**What the task asks:** Extract exactly those lines that lie between the start of the material and the line with "taper_h = 26; // [10:0.5:40]", including both boundary lines and no others.

CAD and scene scripts
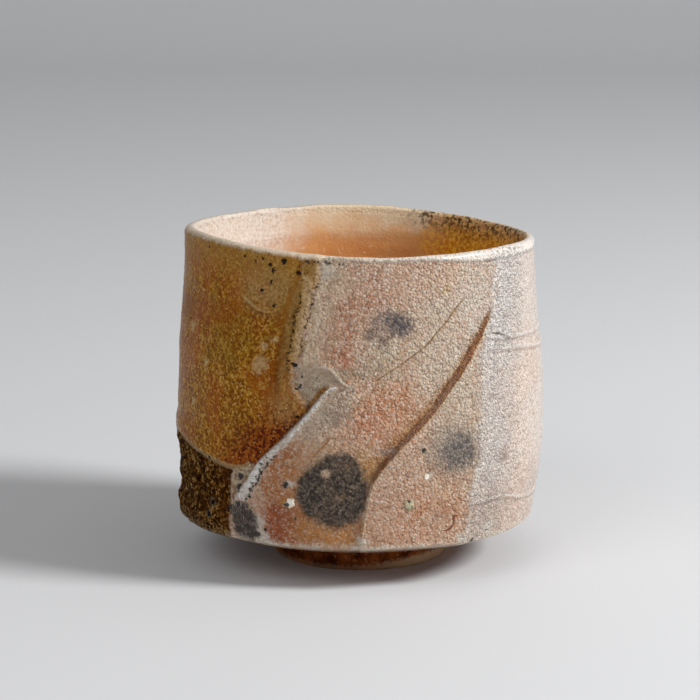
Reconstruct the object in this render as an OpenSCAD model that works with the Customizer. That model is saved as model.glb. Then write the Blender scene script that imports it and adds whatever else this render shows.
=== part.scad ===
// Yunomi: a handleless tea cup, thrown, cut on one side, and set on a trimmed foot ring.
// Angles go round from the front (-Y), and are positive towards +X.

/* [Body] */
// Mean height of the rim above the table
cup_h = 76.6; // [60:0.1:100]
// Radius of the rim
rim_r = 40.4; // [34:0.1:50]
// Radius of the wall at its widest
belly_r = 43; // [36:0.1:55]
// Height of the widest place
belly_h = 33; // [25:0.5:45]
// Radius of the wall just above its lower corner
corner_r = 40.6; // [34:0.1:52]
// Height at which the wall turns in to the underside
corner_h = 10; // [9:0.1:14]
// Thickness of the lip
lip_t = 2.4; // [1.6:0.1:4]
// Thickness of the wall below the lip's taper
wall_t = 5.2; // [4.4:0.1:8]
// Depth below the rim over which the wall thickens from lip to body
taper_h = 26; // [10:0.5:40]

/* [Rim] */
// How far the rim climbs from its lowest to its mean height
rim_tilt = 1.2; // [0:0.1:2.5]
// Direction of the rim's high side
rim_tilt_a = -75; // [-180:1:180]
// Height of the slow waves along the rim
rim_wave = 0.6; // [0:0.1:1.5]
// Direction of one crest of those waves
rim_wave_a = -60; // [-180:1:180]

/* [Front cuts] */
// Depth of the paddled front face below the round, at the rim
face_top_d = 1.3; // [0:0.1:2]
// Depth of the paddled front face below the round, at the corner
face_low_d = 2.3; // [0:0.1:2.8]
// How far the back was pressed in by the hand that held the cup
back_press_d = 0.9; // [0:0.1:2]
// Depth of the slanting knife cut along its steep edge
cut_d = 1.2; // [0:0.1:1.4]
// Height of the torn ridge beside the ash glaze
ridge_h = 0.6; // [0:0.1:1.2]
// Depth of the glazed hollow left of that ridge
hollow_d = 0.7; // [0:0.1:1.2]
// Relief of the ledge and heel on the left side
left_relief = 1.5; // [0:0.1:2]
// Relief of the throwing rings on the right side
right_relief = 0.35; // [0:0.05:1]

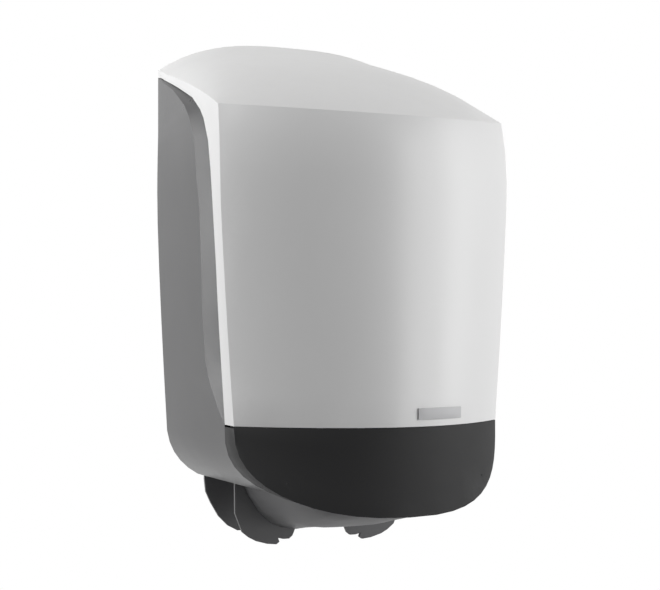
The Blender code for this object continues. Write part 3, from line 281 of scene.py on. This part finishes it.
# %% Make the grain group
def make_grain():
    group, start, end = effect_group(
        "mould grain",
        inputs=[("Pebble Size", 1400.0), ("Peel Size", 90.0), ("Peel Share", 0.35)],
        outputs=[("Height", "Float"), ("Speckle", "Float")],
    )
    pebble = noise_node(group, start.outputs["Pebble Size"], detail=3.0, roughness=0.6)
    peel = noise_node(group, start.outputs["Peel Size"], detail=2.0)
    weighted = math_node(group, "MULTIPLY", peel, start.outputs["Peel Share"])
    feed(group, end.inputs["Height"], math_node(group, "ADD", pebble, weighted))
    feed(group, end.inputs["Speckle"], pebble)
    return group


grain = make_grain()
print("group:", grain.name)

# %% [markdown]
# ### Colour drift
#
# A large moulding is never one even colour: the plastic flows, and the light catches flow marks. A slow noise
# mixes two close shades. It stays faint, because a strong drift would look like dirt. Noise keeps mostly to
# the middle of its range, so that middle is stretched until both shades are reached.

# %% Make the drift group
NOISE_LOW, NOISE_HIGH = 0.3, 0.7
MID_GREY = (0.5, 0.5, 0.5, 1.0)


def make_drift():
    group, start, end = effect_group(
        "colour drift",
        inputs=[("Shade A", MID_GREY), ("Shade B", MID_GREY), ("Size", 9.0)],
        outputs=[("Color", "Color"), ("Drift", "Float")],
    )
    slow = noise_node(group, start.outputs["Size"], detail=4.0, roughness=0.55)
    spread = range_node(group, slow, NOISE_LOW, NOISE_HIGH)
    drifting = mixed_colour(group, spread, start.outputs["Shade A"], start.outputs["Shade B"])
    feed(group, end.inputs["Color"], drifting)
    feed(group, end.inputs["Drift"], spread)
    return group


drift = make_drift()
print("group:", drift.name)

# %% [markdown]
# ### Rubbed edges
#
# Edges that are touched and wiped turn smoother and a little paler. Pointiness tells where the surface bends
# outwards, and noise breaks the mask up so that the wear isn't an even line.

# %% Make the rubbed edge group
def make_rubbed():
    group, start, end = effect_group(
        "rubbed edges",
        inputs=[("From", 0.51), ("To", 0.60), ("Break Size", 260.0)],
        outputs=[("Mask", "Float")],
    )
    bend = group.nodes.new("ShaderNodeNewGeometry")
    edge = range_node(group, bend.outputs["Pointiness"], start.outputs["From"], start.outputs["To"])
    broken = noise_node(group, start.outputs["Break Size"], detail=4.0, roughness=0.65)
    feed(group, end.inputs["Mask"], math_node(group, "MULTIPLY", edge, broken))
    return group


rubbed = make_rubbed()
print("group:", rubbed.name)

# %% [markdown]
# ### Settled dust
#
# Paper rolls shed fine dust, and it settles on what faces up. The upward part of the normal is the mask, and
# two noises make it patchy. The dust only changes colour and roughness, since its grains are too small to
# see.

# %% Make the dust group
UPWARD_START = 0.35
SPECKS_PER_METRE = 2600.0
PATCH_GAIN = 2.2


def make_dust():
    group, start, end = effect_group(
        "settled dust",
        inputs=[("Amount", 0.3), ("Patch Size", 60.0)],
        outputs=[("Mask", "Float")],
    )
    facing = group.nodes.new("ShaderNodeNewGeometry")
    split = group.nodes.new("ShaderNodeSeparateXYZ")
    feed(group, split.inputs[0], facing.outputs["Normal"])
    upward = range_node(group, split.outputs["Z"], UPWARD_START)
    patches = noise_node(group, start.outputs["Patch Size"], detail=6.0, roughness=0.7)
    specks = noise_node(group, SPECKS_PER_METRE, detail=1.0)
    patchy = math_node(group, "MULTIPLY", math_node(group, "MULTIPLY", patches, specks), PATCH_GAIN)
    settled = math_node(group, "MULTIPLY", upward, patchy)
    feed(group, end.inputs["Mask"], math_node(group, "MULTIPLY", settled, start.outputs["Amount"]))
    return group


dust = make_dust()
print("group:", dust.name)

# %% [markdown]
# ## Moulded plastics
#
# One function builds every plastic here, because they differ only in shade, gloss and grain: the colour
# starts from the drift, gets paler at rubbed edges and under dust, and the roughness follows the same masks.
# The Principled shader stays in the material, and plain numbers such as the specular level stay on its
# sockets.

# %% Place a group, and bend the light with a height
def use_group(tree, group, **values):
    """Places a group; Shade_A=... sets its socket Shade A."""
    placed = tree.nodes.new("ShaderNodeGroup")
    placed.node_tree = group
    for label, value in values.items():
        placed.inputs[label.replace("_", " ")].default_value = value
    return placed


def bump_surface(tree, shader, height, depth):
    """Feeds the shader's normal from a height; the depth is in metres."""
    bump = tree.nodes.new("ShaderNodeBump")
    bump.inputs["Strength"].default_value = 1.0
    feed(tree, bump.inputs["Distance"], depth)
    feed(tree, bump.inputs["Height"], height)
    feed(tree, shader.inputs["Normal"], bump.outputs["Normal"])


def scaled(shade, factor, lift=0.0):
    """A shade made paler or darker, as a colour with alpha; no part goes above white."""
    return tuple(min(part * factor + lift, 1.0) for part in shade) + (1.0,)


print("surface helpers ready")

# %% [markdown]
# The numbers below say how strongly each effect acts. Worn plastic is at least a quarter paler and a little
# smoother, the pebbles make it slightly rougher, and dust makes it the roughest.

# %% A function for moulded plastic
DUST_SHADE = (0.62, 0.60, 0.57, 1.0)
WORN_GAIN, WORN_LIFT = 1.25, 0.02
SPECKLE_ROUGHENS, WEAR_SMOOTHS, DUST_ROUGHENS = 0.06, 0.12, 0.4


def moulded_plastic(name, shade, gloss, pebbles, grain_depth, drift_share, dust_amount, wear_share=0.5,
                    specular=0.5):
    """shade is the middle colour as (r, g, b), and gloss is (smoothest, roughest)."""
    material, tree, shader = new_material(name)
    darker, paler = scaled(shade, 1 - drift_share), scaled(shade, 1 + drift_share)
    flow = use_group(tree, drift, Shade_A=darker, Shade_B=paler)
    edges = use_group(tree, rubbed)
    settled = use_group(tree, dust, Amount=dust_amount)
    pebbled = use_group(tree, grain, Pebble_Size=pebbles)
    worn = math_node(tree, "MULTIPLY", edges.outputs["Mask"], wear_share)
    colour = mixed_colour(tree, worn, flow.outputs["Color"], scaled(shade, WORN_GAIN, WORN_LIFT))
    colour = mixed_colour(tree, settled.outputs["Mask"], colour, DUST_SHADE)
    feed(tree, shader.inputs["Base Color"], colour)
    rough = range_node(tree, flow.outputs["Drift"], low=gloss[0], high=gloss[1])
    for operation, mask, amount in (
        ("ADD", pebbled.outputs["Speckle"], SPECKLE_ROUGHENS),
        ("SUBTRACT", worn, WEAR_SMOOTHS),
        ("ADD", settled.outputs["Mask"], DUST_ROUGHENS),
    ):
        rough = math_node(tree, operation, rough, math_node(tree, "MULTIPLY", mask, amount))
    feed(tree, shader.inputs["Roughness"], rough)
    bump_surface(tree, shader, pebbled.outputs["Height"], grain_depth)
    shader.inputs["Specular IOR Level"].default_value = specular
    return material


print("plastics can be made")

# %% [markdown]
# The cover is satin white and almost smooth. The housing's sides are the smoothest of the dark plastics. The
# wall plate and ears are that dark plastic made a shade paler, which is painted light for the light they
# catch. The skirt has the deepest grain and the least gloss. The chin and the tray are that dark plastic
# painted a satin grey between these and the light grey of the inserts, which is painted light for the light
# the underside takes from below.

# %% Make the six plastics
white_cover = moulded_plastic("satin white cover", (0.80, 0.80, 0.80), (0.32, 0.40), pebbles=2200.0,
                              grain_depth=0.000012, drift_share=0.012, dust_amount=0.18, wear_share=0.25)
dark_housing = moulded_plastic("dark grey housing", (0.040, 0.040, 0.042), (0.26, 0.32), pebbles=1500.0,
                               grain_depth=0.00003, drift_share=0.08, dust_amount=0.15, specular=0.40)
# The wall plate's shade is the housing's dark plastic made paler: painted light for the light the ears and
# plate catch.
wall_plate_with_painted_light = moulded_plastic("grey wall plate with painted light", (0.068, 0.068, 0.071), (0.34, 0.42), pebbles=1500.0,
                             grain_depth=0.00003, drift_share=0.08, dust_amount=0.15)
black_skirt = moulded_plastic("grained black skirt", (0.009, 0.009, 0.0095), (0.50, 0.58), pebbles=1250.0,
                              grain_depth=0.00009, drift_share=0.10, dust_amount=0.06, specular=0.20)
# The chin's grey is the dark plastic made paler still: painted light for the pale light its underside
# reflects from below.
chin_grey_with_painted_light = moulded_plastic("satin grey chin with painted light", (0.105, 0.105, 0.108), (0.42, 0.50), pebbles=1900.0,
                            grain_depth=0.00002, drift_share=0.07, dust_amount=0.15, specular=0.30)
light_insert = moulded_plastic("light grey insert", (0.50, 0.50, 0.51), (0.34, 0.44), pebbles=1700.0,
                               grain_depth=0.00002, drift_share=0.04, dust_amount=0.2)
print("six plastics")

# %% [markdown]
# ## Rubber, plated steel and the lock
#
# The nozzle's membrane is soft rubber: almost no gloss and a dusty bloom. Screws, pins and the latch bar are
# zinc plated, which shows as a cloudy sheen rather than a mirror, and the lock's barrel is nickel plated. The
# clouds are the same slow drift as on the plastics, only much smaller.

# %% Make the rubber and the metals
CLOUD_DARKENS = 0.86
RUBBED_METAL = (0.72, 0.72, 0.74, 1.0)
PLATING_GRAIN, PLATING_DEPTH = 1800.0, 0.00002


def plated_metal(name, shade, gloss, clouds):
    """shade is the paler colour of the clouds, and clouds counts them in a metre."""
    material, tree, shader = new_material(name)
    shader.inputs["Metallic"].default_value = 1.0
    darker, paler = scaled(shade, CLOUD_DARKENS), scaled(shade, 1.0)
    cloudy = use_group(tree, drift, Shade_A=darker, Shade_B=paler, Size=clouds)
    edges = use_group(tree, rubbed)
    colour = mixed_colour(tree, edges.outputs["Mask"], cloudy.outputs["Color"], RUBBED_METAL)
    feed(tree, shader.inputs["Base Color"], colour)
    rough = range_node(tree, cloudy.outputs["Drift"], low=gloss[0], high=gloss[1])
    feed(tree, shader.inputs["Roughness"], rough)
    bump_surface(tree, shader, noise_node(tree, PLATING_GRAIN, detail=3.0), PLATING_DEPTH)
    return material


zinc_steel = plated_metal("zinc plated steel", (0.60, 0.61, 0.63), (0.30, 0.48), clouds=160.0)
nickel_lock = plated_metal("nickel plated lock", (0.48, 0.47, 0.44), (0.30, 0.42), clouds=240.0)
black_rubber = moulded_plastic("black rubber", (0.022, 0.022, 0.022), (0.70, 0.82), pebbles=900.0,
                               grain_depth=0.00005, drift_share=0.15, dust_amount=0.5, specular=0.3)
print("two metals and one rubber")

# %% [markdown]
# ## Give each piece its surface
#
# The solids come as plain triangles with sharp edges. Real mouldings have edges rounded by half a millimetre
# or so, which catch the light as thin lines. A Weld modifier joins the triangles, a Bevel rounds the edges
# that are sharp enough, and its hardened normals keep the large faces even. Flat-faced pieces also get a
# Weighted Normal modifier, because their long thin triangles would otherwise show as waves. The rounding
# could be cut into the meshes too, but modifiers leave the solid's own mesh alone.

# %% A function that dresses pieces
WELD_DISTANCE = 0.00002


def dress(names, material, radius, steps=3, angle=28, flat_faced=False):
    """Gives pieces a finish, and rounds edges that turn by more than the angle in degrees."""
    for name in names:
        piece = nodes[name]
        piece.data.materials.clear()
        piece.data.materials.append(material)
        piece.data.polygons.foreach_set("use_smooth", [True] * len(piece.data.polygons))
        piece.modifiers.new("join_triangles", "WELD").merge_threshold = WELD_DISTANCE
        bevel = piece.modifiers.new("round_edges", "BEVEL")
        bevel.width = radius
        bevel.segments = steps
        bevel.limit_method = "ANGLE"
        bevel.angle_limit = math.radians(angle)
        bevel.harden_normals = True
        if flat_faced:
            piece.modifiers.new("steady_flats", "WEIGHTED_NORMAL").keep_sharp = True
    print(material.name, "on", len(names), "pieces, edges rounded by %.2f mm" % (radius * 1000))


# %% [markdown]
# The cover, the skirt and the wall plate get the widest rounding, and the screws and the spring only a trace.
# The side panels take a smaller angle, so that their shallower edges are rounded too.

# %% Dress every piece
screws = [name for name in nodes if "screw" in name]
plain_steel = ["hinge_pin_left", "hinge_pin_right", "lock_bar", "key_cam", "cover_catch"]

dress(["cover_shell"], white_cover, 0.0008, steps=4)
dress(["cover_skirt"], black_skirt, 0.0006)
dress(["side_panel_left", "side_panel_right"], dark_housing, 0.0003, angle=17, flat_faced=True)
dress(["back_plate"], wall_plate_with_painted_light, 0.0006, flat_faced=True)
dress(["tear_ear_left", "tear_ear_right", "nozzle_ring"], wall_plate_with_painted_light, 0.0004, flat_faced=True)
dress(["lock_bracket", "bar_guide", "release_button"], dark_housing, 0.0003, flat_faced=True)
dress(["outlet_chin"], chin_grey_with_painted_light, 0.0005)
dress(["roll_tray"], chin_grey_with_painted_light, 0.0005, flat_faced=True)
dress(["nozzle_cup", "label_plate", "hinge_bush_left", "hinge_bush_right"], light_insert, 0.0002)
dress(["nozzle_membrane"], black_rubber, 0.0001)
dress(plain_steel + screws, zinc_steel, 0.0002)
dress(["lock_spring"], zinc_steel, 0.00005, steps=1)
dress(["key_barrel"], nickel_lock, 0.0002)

**Written reply:**
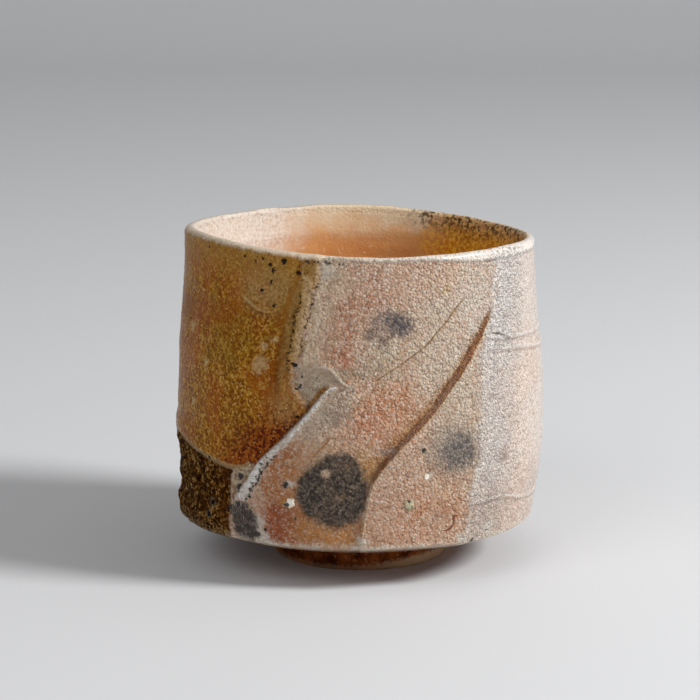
Reconstruct the object in this render as an OpenSCAD model that works with the Customizer. That model is saved as model.glb. Then write the Blender scene script that imports it and adds whatever else this render shows.
=== part.scad ===
// Yunomi: a handleless tea cup, thrown, cut on one side, and set on a trimmed foot ring.
// Angles go round from the front (-Y), and are positive towards +X.

/* [Body] */
// Mean height of the rim above the table
cup_h = 76.6; // [60:0.1:100]
// Radius of the rim
rim_r = 40.4; // [34:0.1:50]
// Radius of the wall at its widest
belly_r = 43; // [36:0.1:55]
// Height of the widest place
belly_h = 33; // [25:0.5:45]
// Radius of the wall just above its lower corner
corner_r = 40.6; // [34:0.1:52]
// Height at which the wall turns in to the underside
corner_h = 10; // [9:0.1:14]
// Thickness of the lip
lip_t = 2.4; // [1.6:0.1:4]
// Thickness of the wall below the lip's taper
wall_t = 5.2; // [4.4:0.1:8]
// Depth below the rim over which the wall thickens from lip to body
taper_h = 26; // [10:0.5:40]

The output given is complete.